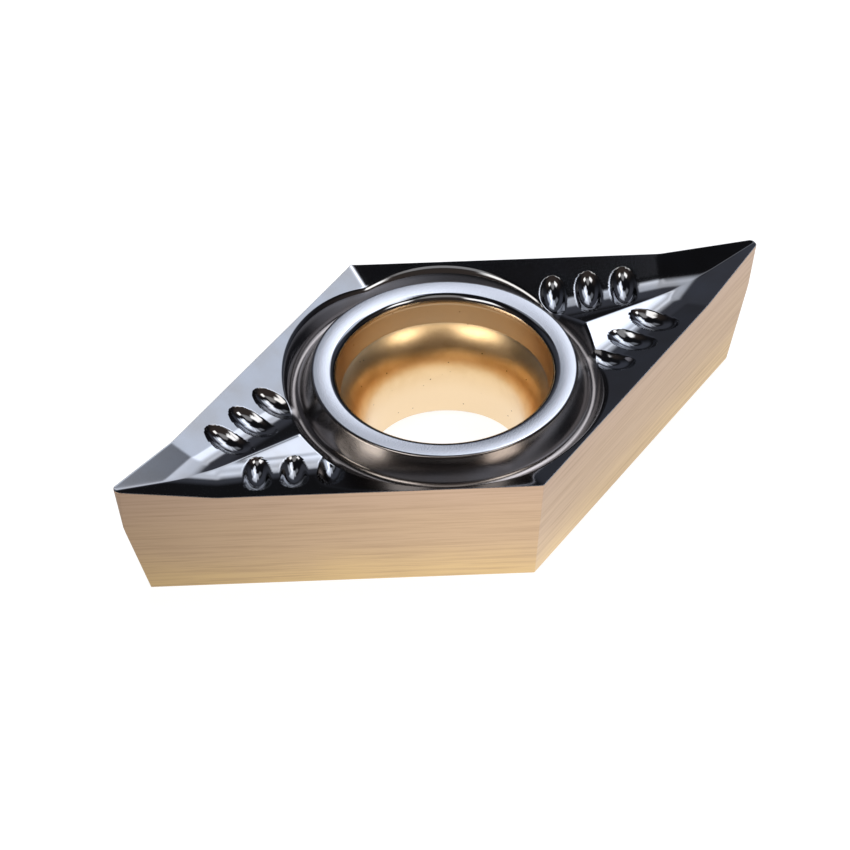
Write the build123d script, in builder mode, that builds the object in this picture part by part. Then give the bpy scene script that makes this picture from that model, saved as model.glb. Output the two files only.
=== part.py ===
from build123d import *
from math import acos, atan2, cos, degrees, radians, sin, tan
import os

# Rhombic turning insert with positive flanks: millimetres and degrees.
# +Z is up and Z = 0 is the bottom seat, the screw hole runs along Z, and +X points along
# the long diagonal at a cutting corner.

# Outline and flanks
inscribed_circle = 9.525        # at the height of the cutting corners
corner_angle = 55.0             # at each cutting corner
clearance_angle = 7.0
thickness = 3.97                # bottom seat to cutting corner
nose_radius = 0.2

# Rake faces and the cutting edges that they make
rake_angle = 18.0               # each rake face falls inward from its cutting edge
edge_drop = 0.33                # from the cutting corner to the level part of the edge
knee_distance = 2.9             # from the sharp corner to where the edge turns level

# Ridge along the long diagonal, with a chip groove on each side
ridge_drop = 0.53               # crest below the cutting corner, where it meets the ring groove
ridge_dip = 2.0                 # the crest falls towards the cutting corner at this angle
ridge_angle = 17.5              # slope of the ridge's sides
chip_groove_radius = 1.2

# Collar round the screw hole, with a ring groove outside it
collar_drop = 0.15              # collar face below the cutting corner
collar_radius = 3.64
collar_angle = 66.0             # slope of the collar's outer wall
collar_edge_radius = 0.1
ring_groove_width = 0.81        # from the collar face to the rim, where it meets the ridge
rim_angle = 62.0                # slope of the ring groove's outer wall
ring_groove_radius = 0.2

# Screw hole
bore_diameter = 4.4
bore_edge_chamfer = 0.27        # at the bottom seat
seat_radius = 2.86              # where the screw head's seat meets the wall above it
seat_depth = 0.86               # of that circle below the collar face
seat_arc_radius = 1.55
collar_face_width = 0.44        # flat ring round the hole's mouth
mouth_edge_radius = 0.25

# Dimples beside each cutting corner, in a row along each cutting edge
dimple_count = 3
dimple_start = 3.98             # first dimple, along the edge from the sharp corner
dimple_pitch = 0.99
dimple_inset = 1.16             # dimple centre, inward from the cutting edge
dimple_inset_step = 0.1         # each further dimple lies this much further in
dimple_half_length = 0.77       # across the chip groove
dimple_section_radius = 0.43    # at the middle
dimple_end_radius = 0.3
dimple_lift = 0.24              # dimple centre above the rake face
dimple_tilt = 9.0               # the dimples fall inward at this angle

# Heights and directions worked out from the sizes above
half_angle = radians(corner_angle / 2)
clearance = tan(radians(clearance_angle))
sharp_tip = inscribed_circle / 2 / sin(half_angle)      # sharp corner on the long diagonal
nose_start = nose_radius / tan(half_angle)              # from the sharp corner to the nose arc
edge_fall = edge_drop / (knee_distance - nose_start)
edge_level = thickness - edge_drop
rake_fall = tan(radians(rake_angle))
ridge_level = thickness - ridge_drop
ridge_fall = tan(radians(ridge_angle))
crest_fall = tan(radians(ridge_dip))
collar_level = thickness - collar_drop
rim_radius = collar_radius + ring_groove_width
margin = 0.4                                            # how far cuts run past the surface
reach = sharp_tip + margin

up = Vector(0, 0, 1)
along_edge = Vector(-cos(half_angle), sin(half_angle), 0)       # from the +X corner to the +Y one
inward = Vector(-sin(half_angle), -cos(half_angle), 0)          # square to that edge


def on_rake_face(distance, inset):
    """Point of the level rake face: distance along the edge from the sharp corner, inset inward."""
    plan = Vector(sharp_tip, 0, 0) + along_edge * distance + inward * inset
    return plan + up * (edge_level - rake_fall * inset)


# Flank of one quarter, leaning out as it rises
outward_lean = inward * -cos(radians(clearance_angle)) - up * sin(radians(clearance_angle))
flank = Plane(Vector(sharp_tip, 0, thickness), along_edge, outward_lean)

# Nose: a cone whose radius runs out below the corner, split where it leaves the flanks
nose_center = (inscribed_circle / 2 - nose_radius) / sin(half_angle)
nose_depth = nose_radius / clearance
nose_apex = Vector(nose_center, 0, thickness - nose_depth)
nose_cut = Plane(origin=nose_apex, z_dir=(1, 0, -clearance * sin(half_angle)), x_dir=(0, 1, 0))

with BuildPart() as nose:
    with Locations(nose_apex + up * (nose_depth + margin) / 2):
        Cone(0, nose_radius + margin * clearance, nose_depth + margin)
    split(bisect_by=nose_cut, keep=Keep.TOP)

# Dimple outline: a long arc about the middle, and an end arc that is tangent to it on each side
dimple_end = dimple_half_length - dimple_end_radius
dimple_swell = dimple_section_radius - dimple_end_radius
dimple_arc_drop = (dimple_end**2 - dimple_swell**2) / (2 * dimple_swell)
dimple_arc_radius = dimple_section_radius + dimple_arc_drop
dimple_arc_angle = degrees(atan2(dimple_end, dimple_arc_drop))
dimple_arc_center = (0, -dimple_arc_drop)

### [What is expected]
Each line in the listing above that contains "this" should be copied.

### [Solution]
Write the build123d script, in builder mode, that builds the object in this picture part by part. Then give the bpy scene script that makes this picture from that model, saved as model.glb. Output the two files only.
ridge_dip = 2.0                 # the crest falls towards the cutting corner at this angle
dimple_inset_step = 0.1         # each further dimple lies this much further in
dimple_tilt = 9.0               # the dimples fall inward at this angle